Which lines below fall between the one containing "rubber_boot();" and the one containing "for node in"? Repeat them exactly, counting both of those lines, and add nothing else.
##### MATERIAL PROVIDED
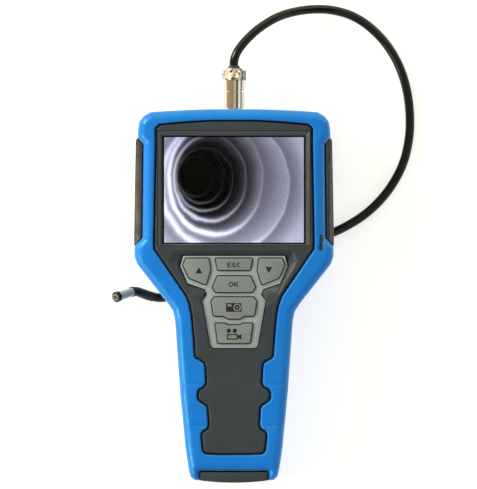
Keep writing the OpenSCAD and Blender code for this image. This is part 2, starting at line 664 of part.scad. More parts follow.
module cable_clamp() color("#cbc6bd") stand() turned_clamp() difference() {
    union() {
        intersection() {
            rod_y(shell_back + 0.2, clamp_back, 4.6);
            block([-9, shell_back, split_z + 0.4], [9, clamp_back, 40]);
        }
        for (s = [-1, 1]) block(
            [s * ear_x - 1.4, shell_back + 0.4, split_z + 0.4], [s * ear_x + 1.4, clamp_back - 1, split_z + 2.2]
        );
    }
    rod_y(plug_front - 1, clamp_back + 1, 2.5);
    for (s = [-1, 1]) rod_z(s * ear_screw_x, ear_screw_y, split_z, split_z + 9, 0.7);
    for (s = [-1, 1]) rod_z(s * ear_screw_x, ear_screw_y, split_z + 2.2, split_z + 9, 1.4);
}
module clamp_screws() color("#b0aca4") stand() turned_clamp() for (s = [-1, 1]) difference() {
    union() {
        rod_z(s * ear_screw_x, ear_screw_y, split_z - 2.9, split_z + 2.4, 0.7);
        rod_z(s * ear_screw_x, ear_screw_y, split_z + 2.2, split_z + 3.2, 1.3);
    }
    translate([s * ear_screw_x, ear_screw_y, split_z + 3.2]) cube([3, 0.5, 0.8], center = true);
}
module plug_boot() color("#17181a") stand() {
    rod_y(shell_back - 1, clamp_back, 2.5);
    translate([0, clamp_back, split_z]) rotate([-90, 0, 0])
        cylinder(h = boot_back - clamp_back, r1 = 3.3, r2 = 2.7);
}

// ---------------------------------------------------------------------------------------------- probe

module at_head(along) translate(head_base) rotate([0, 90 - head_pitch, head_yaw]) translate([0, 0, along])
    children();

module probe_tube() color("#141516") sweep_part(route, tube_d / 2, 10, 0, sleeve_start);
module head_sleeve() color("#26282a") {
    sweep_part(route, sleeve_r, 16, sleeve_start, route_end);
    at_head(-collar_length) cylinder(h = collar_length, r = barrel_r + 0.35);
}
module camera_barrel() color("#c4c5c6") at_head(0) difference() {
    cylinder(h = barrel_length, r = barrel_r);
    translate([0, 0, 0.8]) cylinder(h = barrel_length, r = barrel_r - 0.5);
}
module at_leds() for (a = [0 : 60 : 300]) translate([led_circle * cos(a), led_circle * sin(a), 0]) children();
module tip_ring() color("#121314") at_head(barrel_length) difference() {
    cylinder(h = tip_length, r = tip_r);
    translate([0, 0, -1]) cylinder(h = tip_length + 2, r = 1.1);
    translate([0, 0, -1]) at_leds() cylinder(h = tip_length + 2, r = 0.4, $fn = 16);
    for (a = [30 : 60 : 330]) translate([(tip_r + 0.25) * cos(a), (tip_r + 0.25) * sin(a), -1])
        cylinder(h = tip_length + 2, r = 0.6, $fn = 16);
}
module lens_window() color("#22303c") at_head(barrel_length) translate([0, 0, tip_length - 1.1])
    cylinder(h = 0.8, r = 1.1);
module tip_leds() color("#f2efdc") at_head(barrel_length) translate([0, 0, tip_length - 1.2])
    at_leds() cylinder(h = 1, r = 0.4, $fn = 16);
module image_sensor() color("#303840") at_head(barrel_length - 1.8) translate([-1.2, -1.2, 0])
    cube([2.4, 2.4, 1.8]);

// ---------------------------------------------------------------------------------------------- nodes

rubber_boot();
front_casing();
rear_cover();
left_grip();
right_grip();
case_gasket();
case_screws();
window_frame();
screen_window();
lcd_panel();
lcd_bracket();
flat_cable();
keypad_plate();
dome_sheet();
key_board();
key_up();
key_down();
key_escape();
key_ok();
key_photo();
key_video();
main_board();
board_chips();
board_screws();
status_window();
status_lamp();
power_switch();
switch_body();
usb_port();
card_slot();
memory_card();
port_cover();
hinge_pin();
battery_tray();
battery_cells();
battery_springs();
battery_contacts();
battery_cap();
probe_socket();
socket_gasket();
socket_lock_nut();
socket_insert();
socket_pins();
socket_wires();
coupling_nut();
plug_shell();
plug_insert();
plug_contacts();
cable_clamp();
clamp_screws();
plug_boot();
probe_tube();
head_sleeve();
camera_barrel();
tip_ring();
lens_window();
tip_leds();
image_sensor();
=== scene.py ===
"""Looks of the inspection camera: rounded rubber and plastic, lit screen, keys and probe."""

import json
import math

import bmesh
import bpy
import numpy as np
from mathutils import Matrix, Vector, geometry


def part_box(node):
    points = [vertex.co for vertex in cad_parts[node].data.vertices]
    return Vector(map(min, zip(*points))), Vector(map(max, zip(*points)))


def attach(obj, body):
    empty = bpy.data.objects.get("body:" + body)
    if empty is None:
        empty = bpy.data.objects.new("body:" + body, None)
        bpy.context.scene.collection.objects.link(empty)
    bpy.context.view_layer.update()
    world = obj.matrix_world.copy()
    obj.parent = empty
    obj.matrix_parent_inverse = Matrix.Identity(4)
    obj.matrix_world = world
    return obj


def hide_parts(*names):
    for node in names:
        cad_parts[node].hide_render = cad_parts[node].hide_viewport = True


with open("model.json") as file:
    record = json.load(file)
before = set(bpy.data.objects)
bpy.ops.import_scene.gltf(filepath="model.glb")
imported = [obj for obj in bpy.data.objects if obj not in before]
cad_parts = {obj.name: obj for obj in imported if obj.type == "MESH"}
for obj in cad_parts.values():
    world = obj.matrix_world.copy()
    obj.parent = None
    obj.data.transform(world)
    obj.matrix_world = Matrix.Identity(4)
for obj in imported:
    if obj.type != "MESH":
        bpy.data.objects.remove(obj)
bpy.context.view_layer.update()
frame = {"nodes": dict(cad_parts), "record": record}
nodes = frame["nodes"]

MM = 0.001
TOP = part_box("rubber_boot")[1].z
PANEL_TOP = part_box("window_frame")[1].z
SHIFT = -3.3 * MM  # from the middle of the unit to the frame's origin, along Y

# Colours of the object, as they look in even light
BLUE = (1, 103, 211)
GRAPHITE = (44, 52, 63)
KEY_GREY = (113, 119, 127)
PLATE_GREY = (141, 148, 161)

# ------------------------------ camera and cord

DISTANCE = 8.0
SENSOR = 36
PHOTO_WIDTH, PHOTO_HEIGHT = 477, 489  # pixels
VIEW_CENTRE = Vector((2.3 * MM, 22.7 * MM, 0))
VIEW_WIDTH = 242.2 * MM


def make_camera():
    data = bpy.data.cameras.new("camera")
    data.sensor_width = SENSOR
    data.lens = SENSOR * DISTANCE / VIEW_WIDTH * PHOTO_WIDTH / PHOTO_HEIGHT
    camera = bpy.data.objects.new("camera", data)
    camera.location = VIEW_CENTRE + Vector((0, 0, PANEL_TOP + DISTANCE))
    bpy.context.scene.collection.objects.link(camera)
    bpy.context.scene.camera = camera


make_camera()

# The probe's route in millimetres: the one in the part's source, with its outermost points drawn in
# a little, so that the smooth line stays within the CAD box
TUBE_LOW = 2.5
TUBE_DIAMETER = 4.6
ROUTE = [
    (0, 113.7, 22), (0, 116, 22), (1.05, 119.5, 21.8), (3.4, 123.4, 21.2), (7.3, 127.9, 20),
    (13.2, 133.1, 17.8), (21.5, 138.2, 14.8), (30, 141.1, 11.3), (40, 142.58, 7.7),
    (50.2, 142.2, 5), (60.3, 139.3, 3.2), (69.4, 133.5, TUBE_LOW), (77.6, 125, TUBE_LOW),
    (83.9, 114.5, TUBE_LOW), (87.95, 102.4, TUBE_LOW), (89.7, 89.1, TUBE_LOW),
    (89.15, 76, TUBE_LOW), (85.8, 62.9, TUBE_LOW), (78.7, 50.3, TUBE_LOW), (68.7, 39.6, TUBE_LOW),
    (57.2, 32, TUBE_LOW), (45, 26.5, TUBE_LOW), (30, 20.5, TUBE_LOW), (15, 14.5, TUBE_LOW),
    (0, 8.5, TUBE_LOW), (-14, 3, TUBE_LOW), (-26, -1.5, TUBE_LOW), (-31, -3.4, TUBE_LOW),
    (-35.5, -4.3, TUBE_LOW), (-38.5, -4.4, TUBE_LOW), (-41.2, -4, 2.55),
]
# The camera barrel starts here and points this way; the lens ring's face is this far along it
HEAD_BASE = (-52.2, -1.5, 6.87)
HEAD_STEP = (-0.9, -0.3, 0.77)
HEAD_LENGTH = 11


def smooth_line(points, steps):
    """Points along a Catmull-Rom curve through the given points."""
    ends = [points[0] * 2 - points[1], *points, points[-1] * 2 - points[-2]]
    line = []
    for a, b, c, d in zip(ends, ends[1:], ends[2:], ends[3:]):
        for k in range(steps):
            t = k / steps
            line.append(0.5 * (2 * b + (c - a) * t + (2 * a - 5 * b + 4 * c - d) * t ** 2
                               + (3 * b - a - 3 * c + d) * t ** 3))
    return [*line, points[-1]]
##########
THE ANSWER:
rubber_boot();
front_casing();
rear_cover();
left_grip();
right_grip();
case_gasket();
case_screws();
window_frame();
screen_window();
lcd_panel();
lcd_bracket();
flat_cable();
keypad_plate();
dome_sheet();
key_board();
key_up();
key_down();
key_escape();
key_ok();
key_photo();
key_video();
main_board();
board_chips();
board_screws();
status_window();
status_lamp();
power_switch();
switch_body();
usb_port();
card_slot();
memory_card();
port_cover();
hinge_pin();
battery_tray();
battery_cells();
battery_springs();
battery_contacts();
battery_cap();
probe_socket();
socket_gasket();
socket_lock_nut();
socket_insert();
socket_pins();
socket_wires();
coupling_nut();
plug_shell();
plug_insert();
plug_contacts();
cable_clamp();
clamp_screws();
plug_boot();
probe_tube();
head_sleeve();
camera_barrel();
tip_ring();
lens_window();
tip_leds();
image_sensor();
=== scene.py ===
"""Looks of the inspection camera: rounded rubber and plastic, lit screen, keys and probe."""

import json
import math

import bmesh
import bpy
import numpy as np
from mathutils import Matrix, Vector, geometry


def part_box(node):
    points = [vertex.co for vertex in cad_parts[node].data.vertices]
    return Vector(map(min, zip(*points))), Vector(map(max, zip(*points)))


def attach(obj, body):
    empty = bpy.data.objects.get("body:" + body)
    if empty is None:
        empty = bpy.data.objects.new("body:" + body, None)
        bpy.context.scene.collection.objects.link(empty)
    bpy.context.view_layer.update()
    world = obj.matrix_world.copy()
    obj.parent = empty
    obj.matrix_parent_inverse = Matrix.Identity(4)
    obj.matrix_world = world
    return obj


def hide_parts(*names):
    for node in names:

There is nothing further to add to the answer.